▶ _Exercise prompt_: Look below for the line containing "Recreate this object" and the line containing "Run it with: blender"; repeat exactly those two lines and all lines between them, and nothing else.

▶ _Extracted information_:
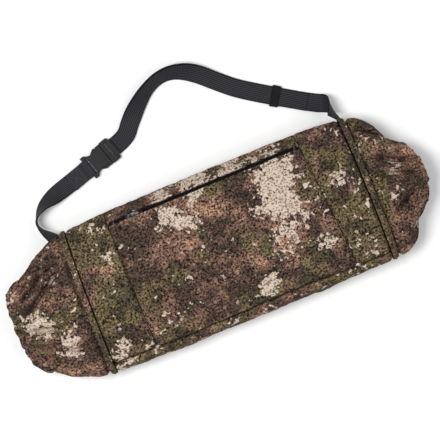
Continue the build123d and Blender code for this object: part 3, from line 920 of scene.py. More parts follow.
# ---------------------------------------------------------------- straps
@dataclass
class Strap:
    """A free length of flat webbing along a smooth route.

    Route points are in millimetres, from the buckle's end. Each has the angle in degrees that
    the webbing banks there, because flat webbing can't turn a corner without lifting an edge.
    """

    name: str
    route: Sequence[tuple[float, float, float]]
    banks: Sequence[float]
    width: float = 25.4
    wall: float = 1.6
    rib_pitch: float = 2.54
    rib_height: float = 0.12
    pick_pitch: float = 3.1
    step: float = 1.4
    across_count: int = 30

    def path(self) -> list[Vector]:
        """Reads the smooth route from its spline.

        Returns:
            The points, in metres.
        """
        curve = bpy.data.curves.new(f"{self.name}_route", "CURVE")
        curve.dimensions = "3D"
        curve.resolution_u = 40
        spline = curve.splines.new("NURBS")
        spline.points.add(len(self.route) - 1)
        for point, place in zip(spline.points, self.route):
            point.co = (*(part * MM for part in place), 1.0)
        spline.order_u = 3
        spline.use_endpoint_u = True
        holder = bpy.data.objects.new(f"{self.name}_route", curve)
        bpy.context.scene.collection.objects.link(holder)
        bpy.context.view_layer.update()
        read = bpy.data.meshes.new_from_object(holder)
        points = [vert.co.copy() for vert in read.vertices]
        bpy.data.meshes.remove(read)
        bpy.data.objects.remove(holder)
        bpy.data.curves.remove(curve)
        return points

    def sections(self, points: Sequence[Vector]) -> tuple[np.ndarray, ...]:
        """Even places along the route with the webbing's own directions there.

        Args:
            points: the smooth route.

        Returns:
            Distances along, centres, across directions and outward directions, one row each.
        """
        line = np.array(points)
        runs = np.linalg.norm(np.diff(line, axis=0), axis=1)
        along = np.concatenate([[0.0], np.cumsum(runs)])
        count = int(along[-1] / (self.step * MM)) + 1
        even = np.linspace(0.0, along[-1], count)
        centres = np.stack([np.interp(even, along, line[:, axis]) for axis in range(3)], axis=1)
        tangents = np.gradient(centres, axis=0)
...
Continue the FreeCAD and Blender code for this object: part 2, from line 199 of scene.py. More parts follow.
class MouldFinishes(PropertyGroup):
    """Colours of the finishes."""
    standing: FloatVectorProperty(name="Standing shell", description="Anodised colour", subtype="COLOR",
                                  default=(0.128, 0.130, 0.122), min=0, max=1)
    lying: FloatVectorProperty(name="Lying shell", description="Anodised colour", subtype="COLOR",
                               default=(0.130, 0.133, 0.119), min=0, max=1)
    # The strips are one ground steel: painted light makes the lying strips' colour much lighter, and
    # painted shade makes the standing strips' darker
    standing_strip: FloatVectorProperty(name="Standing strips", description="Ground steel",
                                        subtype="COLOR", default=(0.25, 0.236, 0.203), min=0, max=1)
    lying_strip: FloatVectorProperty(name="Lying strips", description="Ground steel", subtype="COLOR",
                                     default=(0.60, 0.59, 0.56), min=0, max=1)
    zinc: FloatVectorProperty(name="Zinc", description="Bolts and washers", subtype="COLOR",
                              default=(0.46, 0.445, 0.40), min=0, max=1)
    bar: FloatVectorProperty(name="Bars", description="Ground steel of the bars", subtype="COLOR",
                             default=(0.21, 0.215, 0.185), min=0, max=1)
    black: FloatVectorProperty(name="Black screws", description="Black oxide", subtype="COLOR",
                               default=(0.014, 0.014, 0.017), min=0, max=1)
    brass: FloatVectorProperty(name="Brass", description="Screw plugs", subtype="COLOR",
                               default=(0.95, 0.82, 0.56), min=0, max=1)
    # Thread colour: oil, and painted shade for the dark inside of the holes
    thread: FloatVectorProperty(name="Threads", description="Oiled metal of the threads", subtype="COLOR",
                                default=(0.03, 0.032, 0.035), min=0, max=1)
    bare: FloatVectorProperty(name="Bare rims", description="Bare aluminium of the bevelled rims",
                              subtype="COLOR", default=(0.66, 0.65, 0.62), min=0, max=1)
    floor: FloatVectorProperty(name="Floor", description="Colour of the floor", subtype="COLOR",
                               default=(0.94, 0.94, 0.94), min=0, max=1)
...
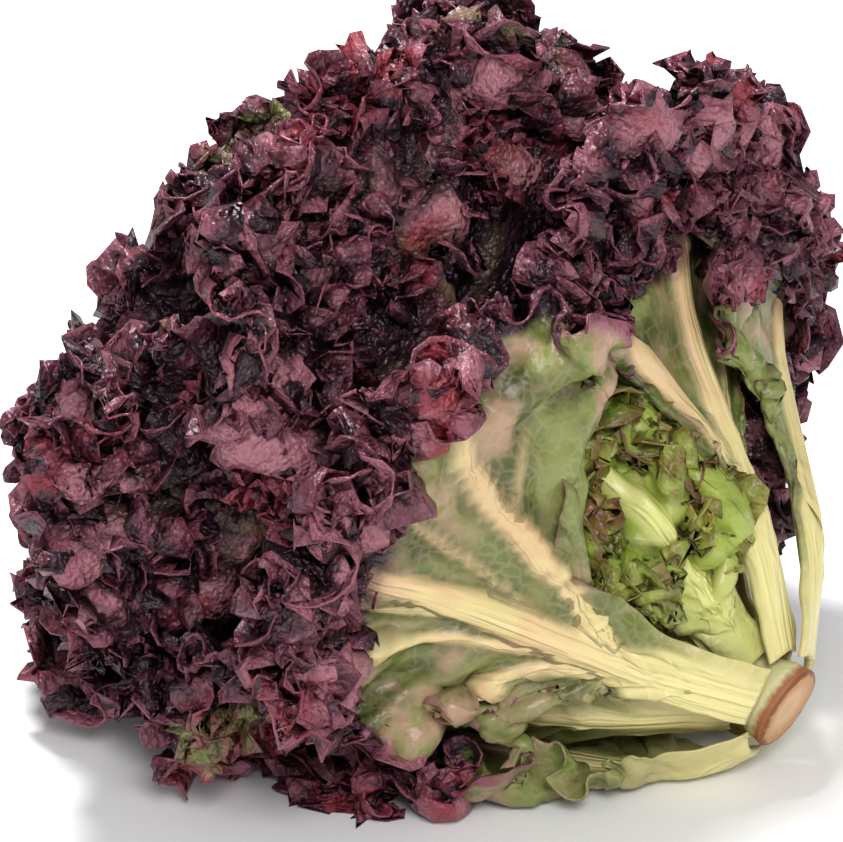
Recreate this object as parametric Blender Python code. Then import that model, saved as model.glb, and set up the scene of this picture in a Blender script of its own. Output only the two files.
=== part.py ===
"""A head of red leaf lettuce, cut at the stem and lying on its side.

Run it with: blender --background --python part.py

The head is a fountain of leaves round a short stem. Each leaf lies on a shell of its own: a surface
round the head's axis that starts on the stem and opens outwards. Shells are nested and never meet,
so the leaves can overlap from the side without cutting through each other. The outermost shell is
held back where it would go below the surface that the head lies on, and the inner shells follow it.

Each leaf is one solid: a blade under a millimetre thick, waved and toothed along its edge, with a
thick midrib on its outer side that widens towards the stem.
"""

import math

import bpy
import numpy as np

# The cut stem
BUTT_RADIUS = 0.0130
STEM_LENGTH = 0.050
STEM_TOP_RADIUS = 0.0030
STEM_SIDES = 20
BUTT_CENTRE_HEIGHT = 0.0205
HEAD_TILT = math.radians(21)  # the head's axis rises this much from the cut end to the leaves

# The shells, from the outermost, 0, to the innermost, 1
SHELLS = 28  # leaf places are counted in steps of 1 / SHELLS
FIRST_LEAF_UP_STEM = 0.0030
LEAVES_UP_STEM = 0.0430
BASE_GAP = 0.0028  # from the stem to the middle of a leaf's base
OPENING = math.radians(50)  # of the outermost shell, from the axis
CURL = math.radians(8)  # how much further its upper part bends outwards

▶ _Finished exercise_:
Recreate this object as parametric Blender Python code. Then import that model, saved as model.glb, and set up the scene of this picture in a Blender script of its own. Output only the two files.
=== part.py ===
"""A head of red leaf lettuce, cut at the stem and lying on its side.

Run it with: blender --background --python part.py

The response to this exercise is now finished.